Nous sommes loin des discours névrotiques des dernières élections (le vote utile, la patrie en danger, l’attente de l’homme providentiel, la réforme du Code du travail). Dans ce film, chacun sait intimement ce qu’il sait. De l’intérieur de soi. L’intime commande à la parole au lieu de la réprimer. C’est en ce sens que ce film est précieux. C’est en ce sens que 120 battements par minute me rappelle aux exigences des burnes et non des urnes. « Des molécules pour qu’on s’encule », disait Act up avec un art réjouissant du court-circuit. La seule manière de vivre et de mourir ensemble suppose de vivre la démocratie dans la proximité du très prochain : soi-même en face de l’autre qui nous ressemble. Personne ne parle pour ne rien dire quand la parole surgit des corps, parole vécue dans l’urgence d’un souffle qui va s’éteindre. La conscience de la mort imminente redonne leur prix aux mots. On ne devrait parler que pour ne pas mourir, à l’article de la mort. Quand le corps parle, l’amour du très-prochain devient possible au-delà des simulacres de politesse et de civilité.

 

Partir de soi, parler de soi.

On ne parle bien que de soi-même. On est soi-même en face d’autres soi-même. Le corps souffrant-vivant est la juste mesure de la parole, qui devient vraie, ramène un peu de réalité, surtout et même dans ses emportements. Les scènes de RH, les réunions hebdomadaires, dans cet amphithéâtre un peu miteux sont magistrales parce qu’elles donnent la mesure de ce que pourrait être un cours s’il s’agissait de faire entendre une parole vive et non ce savoir nécrosé des universités et des écoles françaises – pour la plupart.

 

(Nathan)    Tu te rends compte que je ne t’ai jamais demandé ce que tu faisais dans la vie ?!
(Sean)         Ce que je fais dans la vie ?
(Nathan)    Comme travail…
(Sean)         Ah, oui ! C’est le moment de se raconter des trucs professionnels et tout ?… Ben, moi, dans la vie, je suis séropo, c’est tout.

 

La conscience de soi-même rejoint le véritable amour des autres, là où ils sont visibles, sensibles – à vif. La grande idée formelle de ce film admirable tient dans les nombreuses scènes de corps qui envahissent l’espace public (l’école, la rue, les entreprises). Le corps est politique quand il ne renonce pas à partager pleinement ce qui lui arrive. Pas besoin de carte du parti. Pas besoin d’une certification académique. La vie s’inscrit dans la matière des corps et le savoir naît des rencontres. Jouir de vivre – et en mourir – devient programme, éducatif et politique.

Ce film dit au passage, pour moi qui le regarde aussi en prof (bof), que le savoir scolaire est un savoir déjà-mort, un savoir pour-la-mort.
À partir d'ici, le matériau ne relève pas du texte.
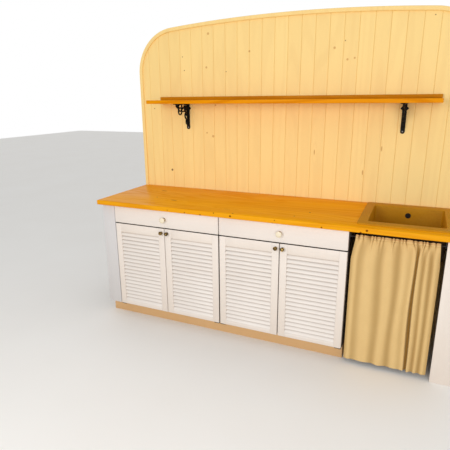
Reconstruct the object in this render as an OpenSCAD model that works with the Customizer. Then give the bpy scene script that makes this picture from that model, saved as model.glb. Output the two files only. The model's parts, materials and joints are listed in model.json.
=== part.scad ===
// Kitchen end wall of a shepherd's hut: a boarded wall with an arched top, a bracketed shelf,
// and a fitted run of cabinets with louvred doors, a sink and a curtained bay.
// Millimetres. +Z is up and the kitchen faces -Y. The origin is the middle of the footprint, at floor level.

/* [Wall] */
// Width of the wall between the side walls
wall_w = 2300; // [2280:10:2800]
// Height of the wall at the crown of the arch
wall_h = 2064; // [1950:2:2500]
// Radius of the shallow arch over the wall
arch_r = 10000; // [4000:100:14000]
// Radius of the tight curves where the arch meets the sides
shoulder_r = 310; // [150:5:350]
// Thickness of the inner boarding
lining_t = 15; // [9:1:24]
// Depth of the timber frame between the boardings
frame_t = 63; // [45:1:100]
// Thickness of the outer boarding
cladding_t = 20; // [15:1:28]
// Width of the posts, studs, sole plate and arched rail
timber_w = 45; // [35:1:75]
// Number of studs between the posts
stud_count = 3; // [1:1:5]
// Width of the bead round the edge of the lining
bead_w = 26; // [10:1:35]
// Thickness of the bead
bead_t = 12; // [6:1:20]

/* [Shelf] */
// Space between the left side wall and the shelf
shelf_left_gap = 181; // [40:1:300]
// Space between the right side wall and the shelf
shelf_right_gap = 205; // [40:1:300]
// Depth of the shelf
shelf_d = 214; // [200:1:260]
// Thickness of the shelf
shelf_t = 24; // [16:1:34]
// Height of the shelf's top
shelf_top = 1528; // [1350:2:1640]
// How far the back rail stands above the shelf
shelf_rail_h = 23; // [10:1:60]
// Thickness of the back rail
shelf_rail_t = 20; // [12:1:28]
// Distance from the wall's middle to each shelf bracket
bracket_x = 745; // [400:5:850]
// Length of a bracket's arm under the shelf
bracket_arm = 195; // [190:1:198]
// Length of a bracket's leg down the wall
bracket_leg = 186; // [170:1:240]
// Width of a bracket's leg
bracket_w = 25; // [16:1:40]
// Width of the arm under the shelf
bracket_arm_w = 36; // [20:1:50]
// Thickness of a bracket's straps
bracket_t = 5; // [3:0.5:8]

/* [Worktop and cabinets] */
// Depth of the worktop
worktop_d = 618; // [600:1:760]
// Thickness of the worktop
worktop_t = 30; // [20:1:40]
// Height of the worktop's top
worktop_top = 870; // [840:2:1050]
// How far the worktop overhangs the door fronts
overhang = 56; // [30:1:70]
// Width of one cabinet
cabinet_w = 800; // [650:5:810]
// Width of the strip left of the cabinets
left_strip = 99; // [60:1:115]
// Width of the strip at the right end of the worktop
right_strip = 113; // [60:1:130]
// Thickness of the cabinet boards
board_t = 18; // [15:1:22]
// Thickness of the cabinet backs
back_t = 6; // [3:1:12]
// Width of the rails across the cabinets
rail_d = 80; // [60:5:120]
// Height of the plinth
plinth_h = 86.5; // [60:0.5:150]
// How far the plinth is set back from the door fronts
plinth_setback = 50; // [35:1:80]

/* [Doors] */
// Thickness of the doors and drawer fronts
door_t = 22; // [21:1:27]
// Gap round each door and drawer front
front_gap = 6.5; // [4.5:0.1:8]
// Free space behind the doors
door_back_gap = 6.5; // [6.5:0.1:12]
// Height of the gap between doors and drawers, measured from the floor
split_z = 706.5; // [640:0.5:720]
// Width of a door's stiles
stile_w = 44; // [40:1:70]
// Height of a door's top rail
top_rail_h = 61; // [50:1:80]
// Height of a door's bottom rail
bottom_rail_h = 56; // [50:1:80]
// Number of louvre slats in a door
slat_count = 18; // [10:1:22]
// Width of a slat
slat_w = 31; // [29:1:31]
// Thickness of a slat
slat_t = 5; // [4:0.5:5]
// Lean of a slat from upright
slat_tilt = 33; // [20:1:33]
// Distance of the hinge axis from the door's edge and front
pivot_inset = 6; // [5:0.5:7]
// Radius of a hinge pin
pivot_pin_r = 2.5; // [1.5:0.1:3]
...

Les corps en sont exclus. Une pure intellection discourt devant d’autres intellections. Le prof parle aux élèves comme La France aux Français. En classe, le corps s’absente, il est sommé de se proscrire. L’esprit surnage à la surface du cuir chevelu. On entend les mouches volées ; parfois, elles volent vraiment ! « On est dans une assemblée de phobiques : ils sont là à guetter les mouches ! » C’est Jean Oury qui parle dans son grand livre (Onze heures du soir à La Borde, Galilée, 1980, p. 356).

 

Dès qu’un corps bouge, c’est la panique. Le prof s’affole. Son savoir n’est plus opérant. Son pouvoir est compromis. Une contre-voix menace de s’élever plus haute, peut-être plus forte que la sienne. D’où ces savantes simulations d’éducation et de pédagogie basées sur le contrôle et la méfiance : contrôle des doigts tendus, contrôle des vessies, contrôle des humeurs, contrôles des ingestions réglementaires que l’on appelle pudiquement un examen des connaissances. Le corps est interdit – sauf en gym.

 

120 battements par minute, c’est ce qui manque dans les écoles 480 fois par jour.